• Dataset excerpts:
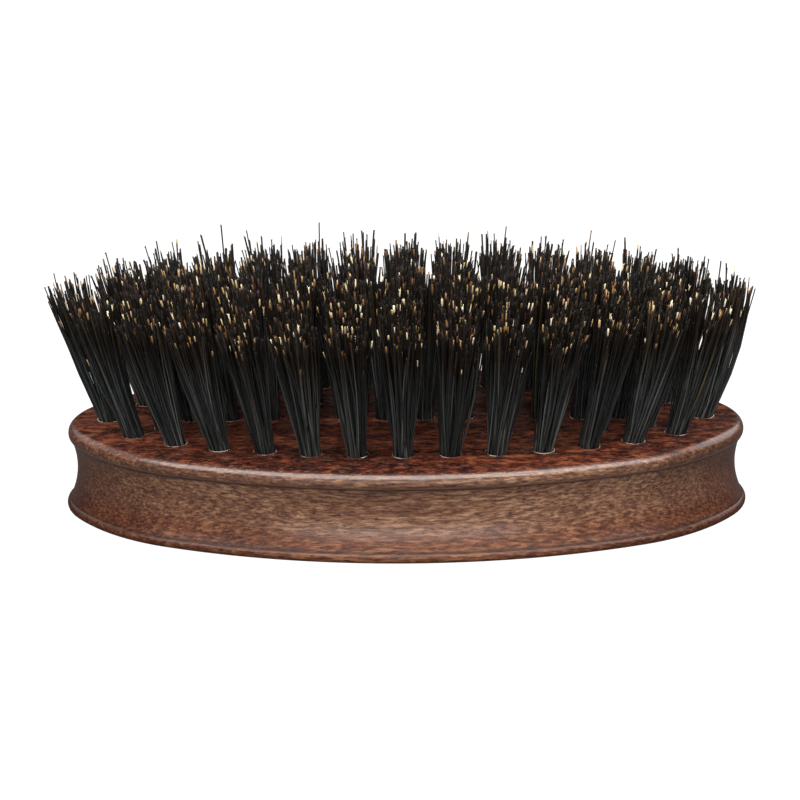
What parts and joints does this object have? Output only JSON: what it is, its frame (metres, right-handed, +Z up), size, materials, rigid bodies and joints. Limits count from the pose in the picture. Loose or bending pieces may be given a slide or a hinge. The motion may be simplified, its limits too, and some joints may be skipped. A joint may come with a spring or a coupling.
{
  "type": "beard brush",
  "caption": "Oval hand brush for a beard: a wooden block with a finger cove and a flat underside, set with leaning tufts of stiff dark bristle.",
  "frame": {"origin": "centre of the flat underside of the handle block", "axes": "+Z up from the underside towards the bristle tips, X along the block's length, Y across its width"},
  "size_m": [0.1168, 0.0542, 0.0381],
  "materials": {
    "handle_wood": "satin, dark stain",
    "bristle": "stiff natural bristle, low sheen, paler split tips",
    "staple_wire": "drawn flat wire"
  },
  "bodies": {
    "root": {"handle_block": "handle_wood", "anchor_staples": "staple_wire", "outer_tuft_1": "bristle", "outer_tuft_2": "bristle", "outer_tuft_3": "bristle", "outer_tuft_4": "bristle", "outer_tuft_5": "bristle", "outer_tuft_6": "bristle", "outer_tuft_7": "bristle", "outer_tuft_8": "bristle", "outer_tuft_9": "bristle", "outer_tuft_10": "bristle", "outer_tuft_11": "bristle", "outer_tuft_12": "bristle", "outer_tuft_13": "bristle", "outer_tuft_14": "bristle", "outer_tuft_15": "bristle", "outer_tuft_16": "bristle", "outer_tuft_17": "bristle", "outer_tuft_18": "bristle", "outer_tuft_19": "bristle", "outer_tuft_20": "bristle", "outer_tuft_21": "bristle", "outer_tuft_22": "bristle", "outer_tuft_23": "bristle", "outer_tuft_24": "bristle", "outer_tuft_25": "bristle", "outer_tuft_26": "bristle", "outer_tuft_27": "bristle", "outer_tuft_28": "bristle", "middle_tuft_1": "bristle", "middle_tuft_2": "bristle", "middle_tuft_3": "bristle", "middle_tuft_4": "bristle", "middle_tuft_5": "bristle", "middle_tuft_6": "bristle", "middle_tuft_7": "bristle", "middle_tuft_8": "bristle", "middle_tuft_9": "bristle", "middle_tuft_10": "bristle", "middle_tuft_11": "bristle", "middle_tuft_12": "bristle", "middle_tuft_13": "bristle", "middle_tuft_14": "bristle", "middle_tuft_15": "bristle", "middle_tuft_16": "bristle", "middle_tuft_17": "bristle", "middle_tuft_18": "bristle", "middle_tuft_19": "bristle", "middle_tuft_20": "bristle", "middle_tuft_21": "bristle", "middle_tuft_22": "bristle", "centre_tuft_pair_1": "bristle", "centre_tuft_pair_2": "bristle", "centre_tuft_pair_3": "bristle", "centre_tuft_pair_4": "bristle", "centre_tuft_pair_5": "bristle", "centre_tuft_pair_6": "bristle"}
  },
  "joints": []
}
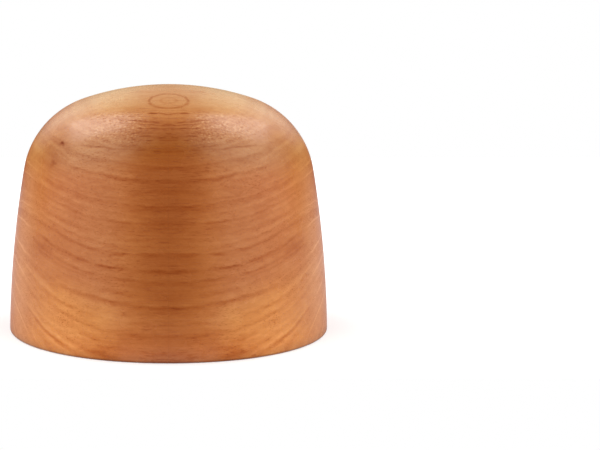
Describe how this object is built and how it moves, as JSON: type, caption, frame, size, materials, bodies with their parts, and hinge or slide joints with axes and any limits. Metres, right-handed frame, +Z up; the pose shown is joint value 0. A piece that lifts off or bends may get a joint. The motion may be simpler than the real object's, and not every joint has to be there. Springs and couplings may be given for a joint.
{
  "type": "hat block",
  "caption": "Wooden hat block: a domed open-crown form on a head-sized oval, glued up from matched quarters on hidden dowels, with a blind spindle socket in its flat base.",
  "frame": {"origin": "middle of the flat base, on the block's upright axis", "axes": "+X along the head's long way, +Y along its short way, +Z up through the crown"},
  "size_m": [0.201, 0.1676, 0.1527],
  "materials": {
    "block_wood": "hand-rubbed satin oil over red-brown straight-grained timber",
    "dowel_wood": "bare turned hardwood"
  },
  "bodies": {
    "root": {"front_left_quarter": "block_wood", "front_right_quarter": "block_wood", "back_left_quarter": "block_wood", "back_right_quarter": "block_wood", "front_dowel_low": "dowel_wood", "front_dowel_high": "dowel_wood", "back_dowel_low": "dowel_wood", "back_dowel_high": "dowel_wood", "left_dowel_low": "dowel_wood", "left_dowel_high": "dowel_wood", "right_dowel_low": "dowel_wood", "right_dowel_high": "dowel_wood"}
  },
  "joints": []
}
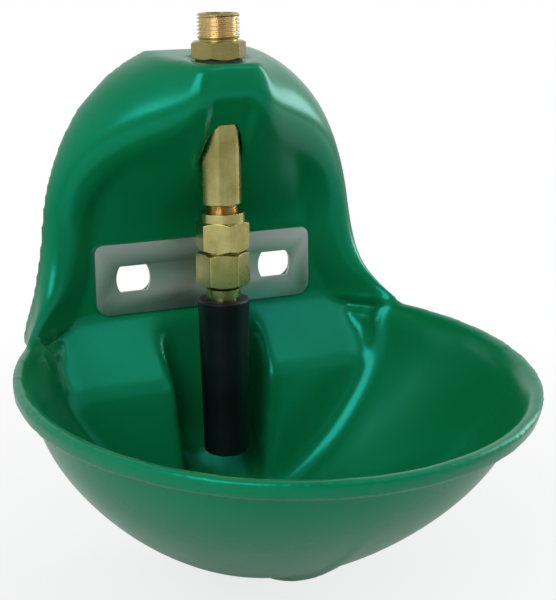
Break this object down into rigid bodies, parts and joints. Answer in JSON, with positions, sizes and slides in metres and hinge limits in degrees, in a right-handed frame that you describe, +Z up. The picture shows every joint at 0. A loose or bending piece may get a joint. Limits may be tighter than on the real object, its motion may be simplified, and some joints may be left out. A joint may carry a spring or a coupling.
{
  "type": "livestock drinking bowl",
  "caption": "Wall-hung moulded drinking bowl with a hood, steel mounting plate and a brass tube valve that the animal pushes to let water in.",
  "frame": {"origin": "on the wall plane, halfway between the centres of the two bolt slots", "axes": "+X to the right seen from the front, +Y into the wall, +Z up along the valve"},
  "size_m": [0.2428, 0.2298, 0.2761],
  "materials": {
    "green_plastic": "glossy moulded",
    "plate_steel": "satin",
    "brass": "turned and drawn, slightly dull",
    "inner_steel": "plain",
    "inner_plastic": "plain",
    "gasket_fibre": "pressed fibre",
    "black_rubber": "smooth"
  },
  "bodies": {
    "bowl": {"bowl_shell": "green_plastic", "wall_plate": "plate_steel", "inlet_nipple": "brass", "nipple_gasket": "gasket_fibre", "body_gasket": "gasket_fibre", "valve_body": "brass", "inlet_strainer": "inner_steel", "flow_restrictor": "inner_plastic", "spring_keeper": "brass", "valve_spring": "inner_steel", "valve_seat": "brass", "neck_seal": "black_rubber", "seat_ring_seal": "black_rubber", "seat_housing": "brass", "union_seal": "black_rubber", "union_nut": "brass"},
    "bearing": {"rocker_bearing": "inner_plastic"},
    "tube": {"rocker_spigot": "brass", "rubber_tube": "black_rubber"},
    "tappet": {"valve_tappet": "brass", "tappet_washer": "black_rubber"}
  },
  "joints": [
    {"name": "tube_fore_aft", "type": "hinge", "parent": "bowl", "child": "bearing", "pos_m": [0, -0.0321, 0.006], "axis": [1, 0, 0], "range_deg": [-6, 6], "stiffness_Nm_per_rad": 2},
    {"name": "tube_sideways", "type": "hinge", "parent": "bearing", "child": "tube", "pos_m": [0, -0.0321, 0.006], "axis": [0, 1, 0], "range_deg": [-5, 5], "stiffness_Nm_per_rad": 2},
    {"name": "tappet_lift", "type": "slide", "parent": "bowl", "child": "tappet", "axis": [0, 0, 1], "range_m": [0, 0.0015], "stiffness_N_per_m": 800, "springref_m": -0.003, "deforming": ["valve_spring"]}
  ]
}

• Set task: Repeat the material above in full, quoting it exactly.

• Final result:
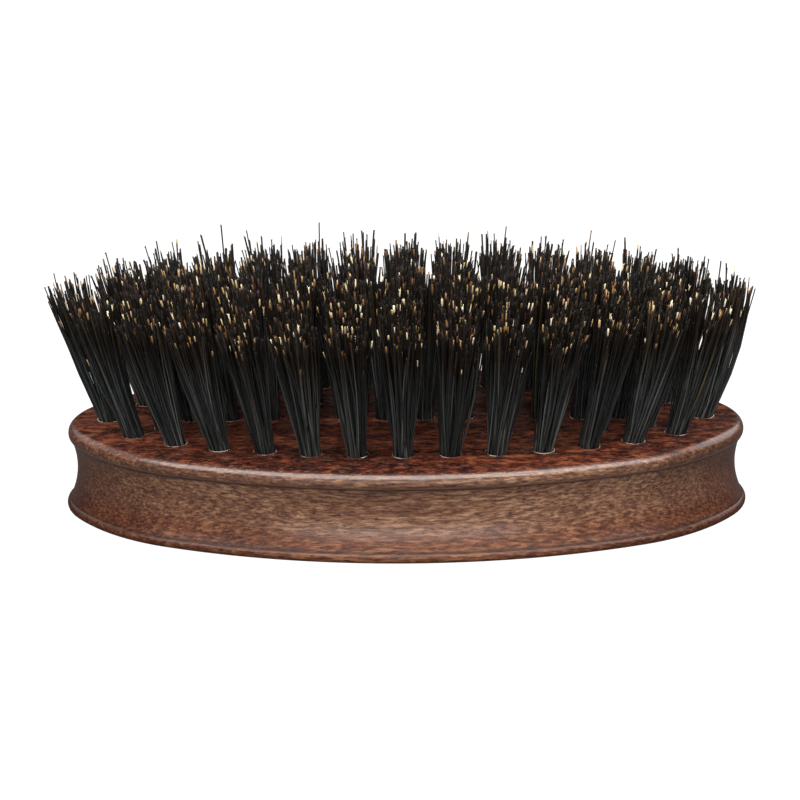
What parts and joints does this object have? Output only JSON: what it is, its frame (metres, right-handed, +Z up), size, materials, rigid bodies and joints. Limits count from the pose in the picture. Loose or bending pieces may be given a slide or a hinge. The motion may be simplified, its limits too, and some joints may be skipped. A joint may come with a spring or a coupling.
{
  "type": "beard brush",
  "caption": "Oval hand brush for a beard: a wooden block with a finger cove and a flat underside, set with leaning tufts of stiff dark bristle.",
  "frame": {"origin": "centre of the flat underside of the handle block", "axes": "+Z up from the underside towards the bristle tips, X along the block's length, Y across its width"},
  "size_m": [0.1168, 0.0542, 0.0381],
  "materials": {
    "handle_wood": "satin, dark stain",
    "bristle": "stiff natural bristle, low sheen, paler split tips",
    "staple_wire": "drawn flat wire"
  },
  "bodies": {
    "root": {"handle_block": "handle_wood", "anchor_staples": "staple_wire", "outer_tuft_1": "bristle", "outer_tuft_2": "bristle", "outer_tuft_3": "bristle", "outer_tuft_4": "bristle", "outer_tuft_5": "bristle", "outer_tuft_6": "bristle", "outer_tuft_7": "bristle", "outer_tuft_8": "bristle", "outer_tuft_9": "bristle", "outer_tuft_10": "bristle", "outer_tuft_11": "bristle", "outer_tuft_12": "bristle", "outer_tuft_13": "bristle", "outer_tuft_14": "bristle", "outer_tuft_15": "bristle", "outer_tuft_16": "bristle", "outer_tuft_17": "bristle", "outer_tuft_18": "bristle", "outer_tuft_19": "bristle", "outer_tuft_20": "bristle", "outer_tuft_21": "bristle", "outer_tuft_22": "bristle", "outer_tuft_23": "bristle", "outer_tuft_24": "bristle", "outer_tuft_25": "bristle", "outer_tuft_26": "bristle", "outer_tuft_27": "bristle", "outer_tuft_28": "bristle", "middle_tuft_1": "bristle", "middle_tuft_2": "bristle", "middle_tuft_3": "bristle", "middle_tuft_4": "bristle", "middle_tuft_5": "bristle", "middle_tuft_6": "bristle", "middle_tuft_7": "bristle", "middle_tuft_8": "bristle", "middle_tuft_9": "bristle", "middle_tuft_10": "bristle", "middle_tuft_11": "bristle", "middle_tuft_12": "bristle", "middle_tuft_13": "bristle", "middle_tuft_14": "bristle", "middle_tuft_15": "bristle", "middle_tuft_16": "bristle", "middle_tuft_17": "bristle", "middle_tuft_18": "bristle", "middle_tuft_19": "bristle", "middle_tuft_20": "bristle", "middle_tuft_21": "bristle", "middle_tuft_22": "bristle", "centre_tuft_pair_1": "bristle", "centre_tuft_pair_2": "bristle", "centre_tuft_pair_3": "bristle", "centre_tuft_pair_4": "bristle", "centre_tuft_pair_5": "bristle", "centre_tuft_pair_6": "bristle"}
  },
  "joints": []
}
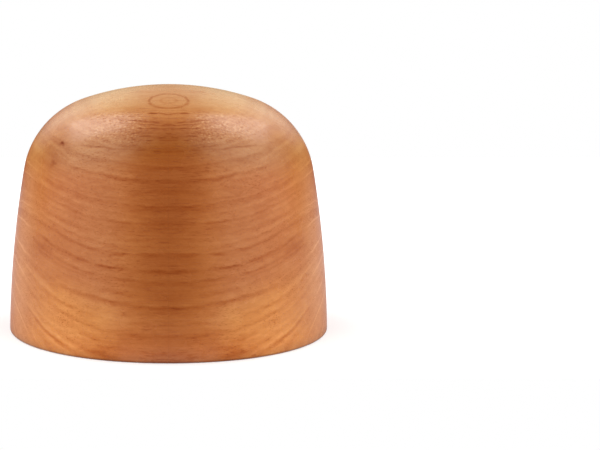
Describe how this object is built and how it moves, as JSON: type, caption, frame, size, materials, bodies with their parts, and hinge or slide joints with axes and any limits. Metres, right-handed frame, +Z up; the pose shown is joint value 0. A piece that lifts off or bends may get a joint. The motion may be simpler than the real object's, and not every joint has to be there. Springs and couplings may be given for a joint.
{
  "type": "hat block",
  "caption": "Wooden hat block: a domed open-crown form on a head-sized oval, glued up from matched quarters on hidden dowels, with a blind spindle socket in its flat base.",
  "frame": {"origin": "middle of the flat base, on the block's upright axis", "axes": "+X along the head's long way, +Y along its short way, +Z up through the crown"},
  "size_m": [0.201, 0.1676, 0.1527],
  "materials": {
    "block_wood": "hand-rubbed satin oil over red-brown straight-grained timber",
    "dowel_wood": "bare turned hardwood"
  },
  "bodies": {
    "root": {"front_left_quarter": "block_wood", "front_right_quarter": "block_wood", "back_left_quarter": "block_wood", "back_right_quarter": "block_wood", "front_dowel_low": "dowel_wood", "front_dowel_high": "dowel_wood", "back_dowel_low": "dowel_wood", "back_dowel_high": "dowel_wood", "left_dowel_low": "dowel_wood", "left_dowel_high": "dowel_wood", "right_dowel_low": "dowel_wood", "right_dowel_high": "dowel_wood"}
  },
  "joints": []
}
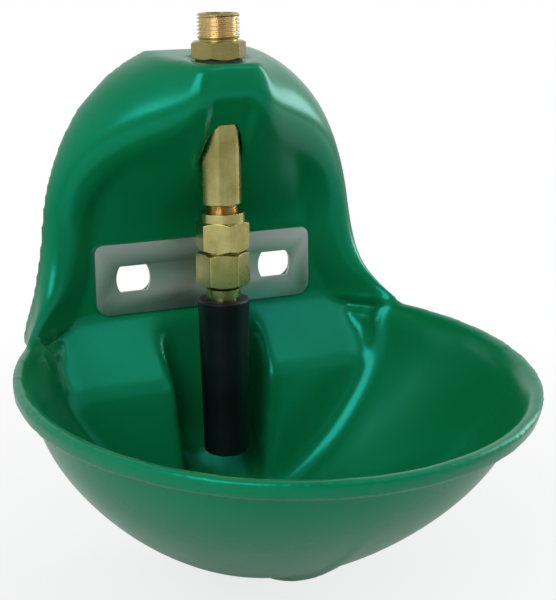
Break this object down into rigid bodies, parts and joints. Answer in JSON, with positions, sizes and slides in metres and hinge limits in degrees, in a right-handed frame that you describe, +Z up. The picture shows every joint at 0. A loose or bending piece may get a joint. Limits may be tighter than on the real object, its motion may be simplified, and some joints may be left out. A joint may carry a spring or a coupling.
{
  "type": "livestock drinking bowl",
  "caption": "Wall-hung moulded drinking bowl with a hood, steel mounting plate and a brass tube valve that the animal pushes to let water in.",
  "frame": {"origin": "on the wall plane, halfway between the centres of the two bolt slots", "axes": "+X to the right seen from the front, +Y into the wall, +Z up along the valve"},
  "size_m": [0.2428, 0.2298, 0.2761],
  "materials": {
    "green_plastic": "glossy moulded",
    "plate_steel": "satin",
    "brass": "turned and drawn, slightly dull",
    "inner_steel": "plain",
    "inner_plastic": "plain",
    "gasket_fibre": "pressed fibre",
    "black_rubber": "smooth"
  },
  "bodies": {
    "bowl": {"bowl_shell": "green_plastic", "wall_plate": "plate_steel", "inlet_nipple": "brass", "nipple_gasket": "gasket_fibre", "body_gasket": "gasket_fibre", "valve_body": "brass", "inlet_strainer": "inner_steel", "flow_restrictor": "inner_plastic", "spring_keeper": "brass", "valve_spring": "inner_steel", "valve_seat": "brass", "neck_seal": "black_rubber", "seat_ring_seal": "black_rubber", "seat_housing": "brass", "union_seal": "black_rubber", "union_nut": "brass"},
    "bearing": {"rocker_bearing": "inner_plastic"},
    "tube": {"rocker_spigot": "brass", "rubber_tube": "black_rubber"},
    "tappet": {"valve_tappet": "brass", "tappet_washer": "black_rubber"}
  },
  "joints": [
    {"name": "tube_fore_aft", "type": "hinge", "parent": "bowl", "child": "bearing", "pos_m": [0, -0.0321, 0.006], "axis": [1, 0, 0], "range_deg": [-6, 6], "stiffness_Nm_per_rad": 2},
    {"name": "tube_sideways", "type": "hinge", "parent": "bearing", "child": "tube", "pos_m": [0, -0.0321, 0.006], "axis": [0, 1, 0], "range_deg": [-5, 5], "stiffness_Nm_per_rad": 2},
    {"name": "tappet_lift", "type": "slide", "parent": "bowl", "child": "tappet", "axis": [0, 0, 1], "range_m": [0, 0.0015], "stiffness_N_per_m": 800, "springref_m": -0.003, "deforming": ["valve_spring"]}
  ]
}